Un
informe, publicado a través de la agencia de noticias Reuters, dado a
conocer por los diarios de Asunción, señala que un estudio del Wall
Street Journal y de la Heritage Foundation, de Estados Unidos, muestra
que la libertad económica está retrocediendo en Paraguay.
Esto
no es una declamación retórica, sino que tiene implicancias
inmediatas en la vida diaria de las personas de carne y hueso que
viven en el territorio que conocemos como República del Paraguay.
A
medida que se restringen las condiciones que hacen posible la
existencia de una economía de mercado, se reduce, en relación
directa, el nivel de vida de la gente. A mayor protagonismo
gubernamental en la vida económica, menor riqueza generada por la
sociedad.
El
gobierno paraguayo, surgido en marzo de 1999, no tiene raíces ideológicas
con ningún sector liberal, sino con el desarrollismo, doctrina en
boga en los años cincuenta y sesenta del pasado siglo, alimentada por
personas ávidas de contratos públicos, según la cual el Estado debía
protagonizar el proceso de desarrollo.
Esto
significa muchas cosas, y no necesariamente que el Estado instale
empresas
productivas. Significa, por ejemplo, establecer subsidios para
determinados sectores, privilegios. Significa destruir las reglas de
la libre competencia con la excusa de promocionar la producción.
Esto
es lo que se está haciendo en Paraguay, a ritmo cada vez más
acelerado. La desesperación que la situación creada por esta política
alimenta con combustible la llama de las concesiones destinadas a
cautivar mercados. Y así, en un círculo vicioso. Las consecuencias
están a la vista.
No
se trata solamente de las cifras macroeconómicas, esas que, a pesar
de estar mostrando ya los síntomas del desastre, permiten todavía
dormir tranquilo al presidente del Banco Central del Paraguay,
Washington Ashwell, sino de la cada vez más exigua variedad de bienes
que ofrecen los supermercados, del deterioro de la infraestructura
urbana y vial, convertida en un campo de baches y cráteres, de la caída
en los niveles de educación y salud, de la reducción del poder
adquisitivo de los salarios.
El
activismo gubernamental se paga. Tal vez no aún con inflación, pero
sí con todas esas cosas que muestran cómo la sociedad entera está
cargando de todas maneras con el costo de la política del gobierno.
Uno
de los precios, que no se puede dejar de mencionar, es la corrupción.

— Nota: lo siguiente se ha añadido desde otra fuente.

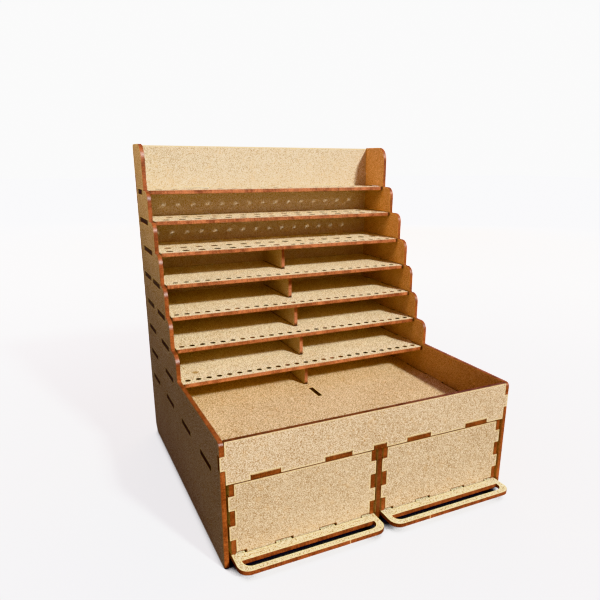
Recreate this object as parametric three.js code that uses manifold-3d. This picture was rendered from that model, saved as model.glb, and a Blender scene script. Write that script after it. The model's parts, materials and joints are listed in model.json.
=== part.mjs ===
// Stepped rack organizer cut from sheet board, with a front tray and two drawers.
// Millimetres, +Z up, the open front faces -Y. Origin at the centre of the footprint.
import * as THREE from 'three';
import { mergeVertices } from 'three/addons/utils/BufferGeometryUtils.js';
import Module from 'manifold-3d';

const wasm = await Module();
wasm.setup();

// ---- overall size -------------------------------------------------------
const SHEET = 4.8;             // board thickness of every piece
const WIDTH = 355;             // over the two side panels
const DEPTH = 345;             // side panel, front edge to rear edge
const HEIGHT = 408;            // side panel, floor to top
const LIP = 29;                // drawer lip, measured forward of the front edges
const FRONT = LIP - (DEPTH + LIP) / 2;   // y of the side panel front edges

const ARC_STEPS = 8;           // facets of a rounded corner
const HOLE_STEPS = 12;         // facets of a round hole

// ---- fits ---------------------------------------------------------------
const FIT = 0.3;               // gap between pieces that touch
const SLOT_FIT = 0.5;          // slot wall to tab, across the sheet
const SLOT_END = 1.2;          // slot wall to tab, along the tab
const SHELF_END = 1.0;         // shelf end to side panel

// ---- shelves ------------------------------------------------------------
const SHELF_PITCH = 36;        // height between neighbouring shelves
const LOWEST_SHELF_TOP = 136;  // top face of shelf 7
// front: depth of the front edge; tabs: [centre depth, length] of the end tabs;
// rows: [setback from the front edge, first x, count, pitch, hole diameter]
const SMALL_HOLE = 6.6;
const LARGE_HOLE = 9.2;
const SHELVES = [
  { front: 288.5, tabs: [[313.5, 24]], rows: [[24, -153.75, 16, 20.5, LARGE_HOLE]] },
  {
    front: 266.5,
    tabs: [[303.5, 52]],
    rows: [[14, -153.75, 16, 20.5, LARGE_HOLE], [44, -143.5, 15, 20.5, LARGE_HOLE]],
  },
  {
    front: 242.5,
    tabs: [[290, 52]],
    rows: [
      [12, -157.5, 8, 20.5, LARGE_HOLE],
      [9, 9, 12, 13.7, SMALL_HOLE],
      [40, -153.75, 16, 20.5, LARGE_HOLE],
    ],
  },
  { front: 223.5, tabs: [[250.5, 40], [306, 40]], rows: [[10.5, -157.55, 24, 13.7, SMALL_HOLE]] },
  { front: 206, tabs: [[235, 40], [299.5, 40]], rows: [[10.5, -162.5, 26, 13, SMALL_HOLE]] },
  { front: 190, tabs: [[223.5, 40], [301.5, 40]], rows: [[9.5, -162.5, 26, 13, SMALL_HOLE]] },
  { front: 166.5, tabs: [[211.5, 40], [302, 40]], rows: [[10.5, -162.5, 26, 13, SMALL_HOLE]] },
];

// ---- side panel outline -------------------------------------------------
const LOBE_RADIUS = 12;        // rounded front corner of each step
const CREST_RADIUS = 18;       // rounded front corner at the very top
const REAR_TOP_RADIUS = 5;
const REAR_FOOT_RADIUS = 16;
const FRONT_FOOT_RADIUS = 3;
const TRAY_RADIUS = 5;         // front corner of the low tray side
const BACK_HEIGHT = 407;
const BACK_SEGMENTS = 11;      // finger joint on the rear edge, every other one is a finger
const BACK_SEGMENT = BACK_HEIGHT / BACK_SEGMENTS;

// ---- tray and apron -----------------------------------------------------
const APRON_BOTTOM = 94;
const APRON_TOP = 140;
const APRON_FINGER = [109.5, 125];       // height range of the finger at each end
const APRON_NOTCH_RELIEF = 1;            // side panel notch deeper than the apron
const TRAY_NOTCH_RELIEF = 0.6;           // apron notch taller than the tray floor tab
const TRAY_BOTTOM = APRON_BOTTOM;
const TRAY_TOP = TRAY_BOTTOM + SHEET;
const TRAY_SIDE_TABS = [[52.5, 38], [135, 38], [218, 38], [302, 38]];
const TRAY_FRONT_TABS = [[-131.5, 31], [-50.5, 31], [0, 15.5], [50.5, 31], [131.5, 31]];
const REAR_TABS = [[-100, 40], [100, 40]];    // shelf and tray tabs through the back panel
const DIVIDER_FRONTS = [266.5, 242.5, 223.5, 206, 190];
const PARTITION_TABS = [[161, 29], [270, 29]];
const TAB_RECESS = 0.8;        // partition tab tops sit just below the tray floor face

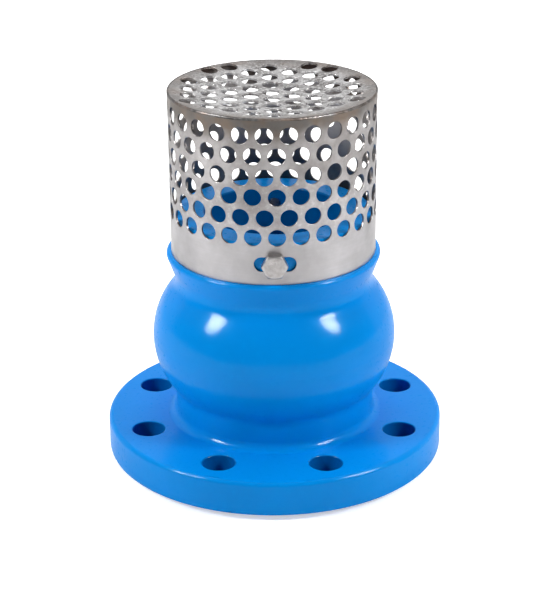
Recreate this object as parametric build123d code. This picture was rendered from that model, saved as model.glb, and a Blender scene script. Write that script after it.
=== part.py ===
from build123d import *
from math import cos, hypot, radians, sin, sqrt
import os

# Flanged silent foot valve, DN80, PN16 drilling, millimetres.
# Origin: centre of the flange's sealing face. +Z runs up the valve's axis to the strainer,
# which is against the flow. -Y is the front, where the first strainer bolt is.

# ---- flange ----
FLANGE_R = 100.0
FACE_R = 66.0                 # raised sealing face
FACE_H = 3.0
FLANGE_TOP = 24.0
FLANGE_EDGE_R = 2.5           # rounding of the top and bottom rim
BOLT_CIRCLE_R = 80.0
BOLT_HOLE_R = 9.5
BOLT_HOLES = 8
BOLT_HOLE_EDGE = 1.0

# ---- outside of the casting ----
HUB_R = 59.2
HUB_FOOT_FILLET = 5.0         # hub into flange
HUB_FILLET = 9.0              # hub into bulb
BULB_ARC_R = 47.0             # the bulb is an arc turned about the axis
BULB_ARC_CENTRE = (24.8, 74.2)
GROOVE_ARC_R = 11.0           # hollow between bulb and collar
GROOVE_MIN_R = 58.3
COLLAR_FLARE_DEG = 20.0
COLLAR_R = 62.6
COLLAR_LIP_Z = 125.2
COLLAR_TOP = 127.4
COLLAR_EDGE_R = 1.6
COLLAR_LIP_ROUND = 3.0

# ---- neck, inside the strainer ----
NECK_R = 58.2
NECK_TOP = 150.9
NECK_EDGE_R = 3.0
NECK_BORE_R = 40.0
NECK_BORE_EDGE = 1.2

# ---- inside of the casting ----
WALL = 6.5
CORE_FILLET = 3.0
SPIDER_BORE_R = 51.0
SPIDER_SHOULDER_Z = 24.0
OUTLET_BORE_R = 48.0
SNAP_GROOVE_R = 53.0
SNAP_GROOVE_Z = (3.0, 7.15)
SEAT_POCKET_R = 47.5
SEAT_POCKET_Z = (104.0, 112.0)

# ---- seat ring ----
SEAT_R = 47.4
SEAT_BORE_R = 39.0
SEAT_BODY_Z = (103.0, 111.9)
SEAT_NOSE_Z = 102.0
SEAT_NOSE_R = (40.8, 43.2)
SEAT_KEYS = 4
SEAT_KEY_W = 6.0
SEAT_KEY_DEPTH = 3.0
O_RING_R = 43.5
O_RING_HALF_W = 1.35
O_RING_HALF_H = 0.97
O_GROOVE_HALF_W = 1.5
O_GROOVE_DEPTH = 1.9

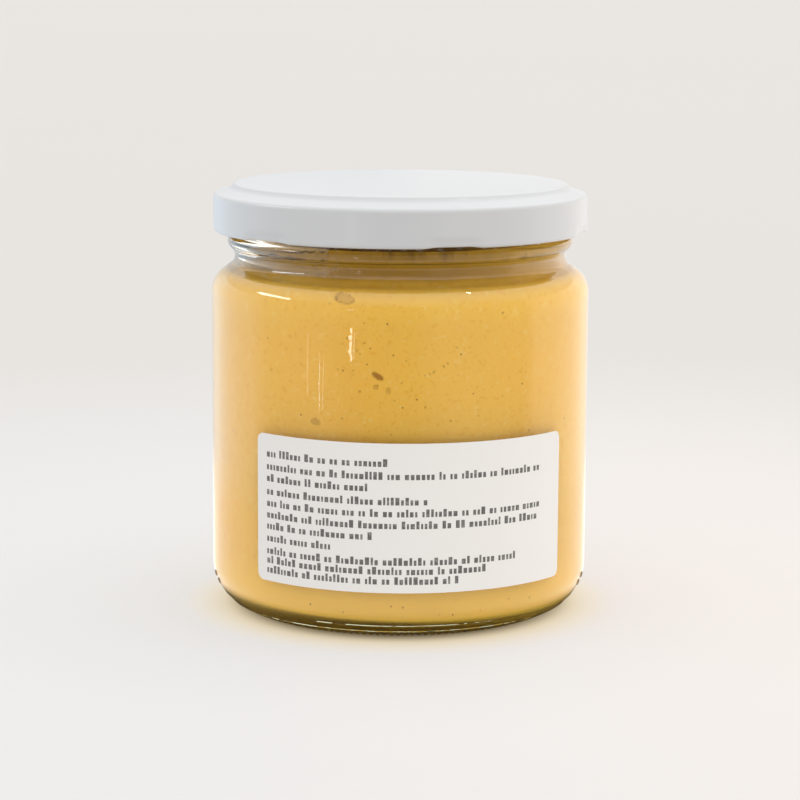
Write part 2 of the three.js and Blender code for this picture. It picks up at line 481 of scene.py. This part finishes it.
def hummus_finish():
    finish = Finish("hummus_paste")
    streaks = finish.noise(70.0, 3.0, finish.stretched((1.0, 1.0, 0.12)))
    clouds = finish.noise(26.0, 4.0)
    grain = finish.noise(1500.0, 2.0)
    bran = finish.noise(700.0, 2.0, roughness=0.6)
    holes = pinholes(finish)
    body = finish.mix(clouds, PASTE, PASTE_LIGHT)
    body = finish.mix(finish.window(streaks, 0.3, 0.75) * 0.45, body, PASTE_STREAK)
    body = finish.mix(finish.window(bran, 0.60, 0.72) * 0.4, body, PASTE_BRAN)
    body = finish.mix(finish.window(bran, 0.41, 0.28) * 0.45, body, PASTE_FLECK)
    body = finish.mix(finish.window(grain, 0.43, 0.28) * 0.55, body, PASTE_GRAIN)
    level = finish.level()
    height = level + (finish.noise(140.0, 3.0) - 0.5) * 2.4
    # Paler towards the foot: painted light, as from the bright table below
    body = finish.mix(finish.window(height, *PAINTED_LIGHT_FOOT), body, PASTE_FOOT_PAINTED_LIGHT)
    # Painted shade in the neck, under the lid and in a thin ring below it, weaker towards the right, where
    # more light falls
    shade = finish.window(finish.axis("X"), 0.008, 0.032, 1.0, 0.35)
    body = finish.mix(finish.window(height, *NECK_SHADE) * shade * 0.95, body, PASTE_NECK_PAINTED_SHADE)
    mottled = level + (finish.noise(420.0, 3.0) - 0.5) * 0.9
    body = finish.mix(finish.window(mottled, *TOP_BAND) * shade * 0.95, body, UNDER_LID_PAINTED_SHADE)
    from_ring = finish.node("ShaderNodeMath", {"operation": "ABSOLUTE"}, {0: level - DARK_RING})
    body = finish.mix(finish.window(from_ring, *DARK_RING_FADE) * shade * 0.75, body, UNDER_LID_PAINTED_SHADE)
    hollow = finish.node("ShaderNodeAttribute", {"attribute_name": "hollow"}, {}, "Fac")
    # Pits darkened with painted shade inside and at their broken rims
    body = finish.mix(hollow, body, PIT_SHADE)
    return finish.surface({
        "Base Color": finish.mix(holes * 0.9, body, PINHOLE_SHADE),
        "Roughness": 0.5,
        "IOR": 1.36,
        "Specular IOR Level": 0.25,
        "Normal": finish.bump(grain * 0.5 - holes, 0.0001, 0.5),
    })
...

Los negocios desde el poder son una fuente inagotable y
suficientemente probada de corrupción como para que se necesite decir
más.
La
gente del gobierno supone que interviniendo en la vida económica
(vale puntualizar aquí que esto no significa tanto establecimiento
controles como otorgamiento de privilegios) aliviará la situación
cuando todos los datos le están indicando claramente que cada vez que
interviene la agrava.
Lo
que corresponde, pues, es dar un giro a la cosa, un vuelco radical que
es muy difícil de realizar con personas que no creen en, ni obtendrán
beneficios personales de, ni entienden las razones por las que el
mercado funciona mejor que el Estado en la generación de riquezas.
Lamentablemente
no hay grupos políticos con base popular significativa que propongan
la alternativa del mercado. Todos proponen, en menor o mayor medida,
seguir en este camino que está hundiendo al Paraguay.